Mr. Orange makes a fatal confession in Reservoir Dogs
Following a disastrous diamond heist by robbers with colorful codenames, Reservoir Dogs focuses on the relationship between Mr. White (Harve Keitel) and Mr. Orange (Tim Roth). White becomes Orange’s mentor as the team prepares for the heist, not realizing the younger man is an undercover cop. However, the crew’s bosses suspect Mr. Orange is a mole, but Mr. White defends him, leading to the iconic Mexican standoff that ends with all three men shooting each other at once. The wounded Mr. White then crawls over to Mr. Orange, who’s bleeding out himself from injuries he received in the heist.
As sirens blare in the distance and Mr. White cradles him like a child, Mr. Orange chokes out a confession, saying, "I’m so sorry … I’m a cop … I’m sorry." Realizing he’s betrayed his friends to save someone who’s already betrayed him, Mr. White lets out a horrible animal wail that feels all the more real because it’s too raw and ugly for most movies. His gangster code of ethics demands he kill Mr. Orange, but he’s surrounded by cops pointing their guns at him. White shoots Orange and is immediately shot in turn. Before we have time to process the tragedy, the film cuts to the credits and Harry Nilsson’s cheery tune "Lime in the Coconut." The sudden mood swing making Mr. Orange’s last words even more shocking and heart-wrenching.
Sweeney Todd reflects on his crimes
In Sweeney Todd: The Demon Barber of Fleet Street, Johnny Depp plays the title character, a barber in Victorian London who the corrupt Judge Turpin (Alan Rickman) sentenced to a prison colony in order to marry his wife, Lucy (Laura Michelle Kelly). When Todd returns, his neighbor, Mrs. Lovett (Helena Bonham Carter), tells him that Lucy poisoned herself.
Enraged, Todd reopens his barber shop and takes revenge on everyone responsible for his suffering, which he soon decides means the whole world. The only ones to see anything is wrong are his young assistant, Toby (Ed Sanders), who escapes into the sewers when Todd and Lovett realize he knows too much, and an old beggar woman. When she interrupts Sweeney Todd as he’s about to finally kill Judge Turpin, he murders her so he can get to work.
After killing the judge, Sweeney finds the beggar’s body in the cellar and realizes she’s actually Lucy. Mrs. Lovett then confesses that Lucy survived her suicide attempt, and she’d lied to Sweeney so she could have him to herself. Sweeney cradles Lucy’s corpse and repeats the lyrics he’d used to introduce his story. "There was a barber and his wife/She was his reason and his life. … And she was virtuous/And he was…"
But he’s unable to choke out that last word, "naive," maybe because he’s realized his cynicism was just another form of naivety. In his obsession with revenge, he killed the person he thought he was avenging.

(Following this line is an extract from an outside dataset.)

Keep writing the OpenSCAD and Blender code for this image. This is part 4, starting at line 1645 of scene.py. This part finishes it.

Bing Bong has one final wish in Inside Out
When it comes to emotional punches, Pixar has rarely hit us harder than with Inside Out. This movie takes us inside the mind of a child named Riley (Kaitlyn Dias), which is kept in order by personified emotions. Or it was until it’s thrown into disarray after a cross-country move, stranding the personifications of Joy (Amy Poehler) and Sadness (Phyllis Smith) far from home. They find a guide in Riley’s imaginary friend, Bing Bong (Richard Kind), who carries around a song-powered rocket until it’s confiscated and thrown into the Memory Dump, where old memories go to be forgotten.

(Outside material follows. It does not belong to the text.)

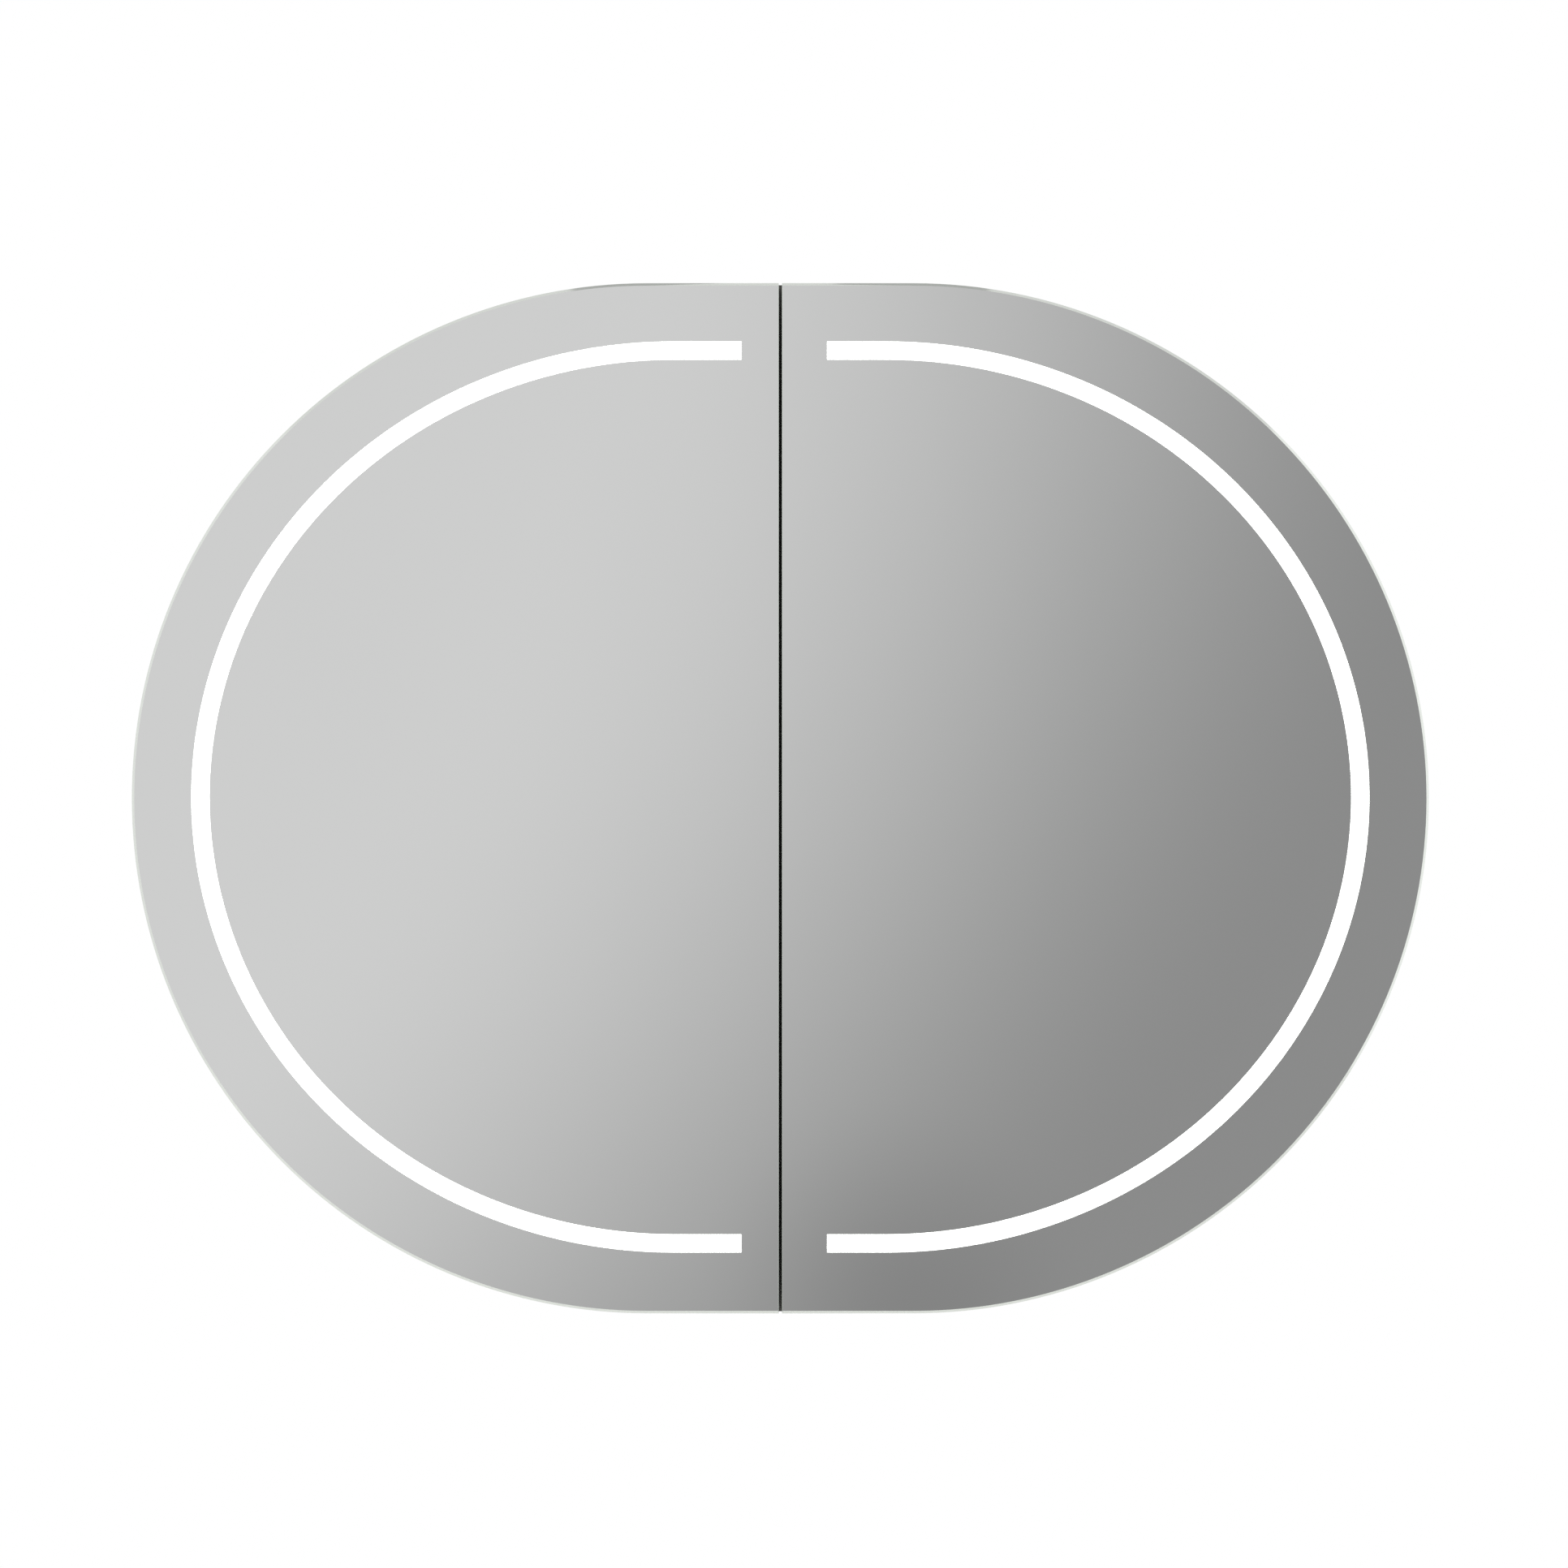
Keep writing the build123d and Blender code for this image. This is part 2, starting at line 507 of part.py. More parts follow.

Eventually, Bing Bong and Joy find themselves trapped in the Memory Dump. Fortunately, they find the rocket, but it doesn’t have the horsepower to get them both out. As he starts fading away, Bing Bong makes an impossible choice so Riley can remember how to be happy again. Joy is about to give up, but he encourages her to try one more time. As the rocket rises and the music swells, he jumps free, leaving it light enough to fly Joy to safety.
She realizes he’s missing and looks back into the Dump. And even though he’s already beginning to fade away, Bing Bong is celebrating because Joy made it out. He waves goodbye as he vanishes, and still thinking of Riley before himself, he says, "Take her to the moon for me, okay?" And there isn’t a dry eye in the house.
Yondu has the saddest last line in GotG Vol. 2
Peter Quill (Chris Pratt) might seem carefree, but really, he’s coping with the childhood trauma of losing his mother and never knowing his father. As his mother died, he was abducted by a pirate crew led by Yondu (Michael Rooker), so when Ego the Living Planet (Kurt Russell) shows up in Guardians of the Galaxy Vol. 2, claiming to be Quill’s long-lost father, it’s no wonder Quill thinks it’s a good deal.
But it’s anything but. Ego fathered Quill and thousands of other children, and then hired Yondu to bring them to him because he needs someone else with powers to activate the seeds he’d left on other planets and turn them into extensions of himself. Hoping to end his father’s plans of universal domination, Quill and the rest of the Guardians set a bomb in Ego’s core, but Quill can’t escape in time.
Fortunately, Yondu flies him out of the imploding planet, but they only have one life support system between them. Yondu sacrifices his life to give it to Quill, and as he dies, Yondu reminds Quill that even if Ego abandoned him, he always had a loving dad. "He may have been your father," Yondu says, "but he wasn’t your daddy. I’m sorry I didn’t do none of it right. I’m d**n lucky you was my boy." Yondu was far from a good father, but he still loved his son. And he proved it when it counted the most.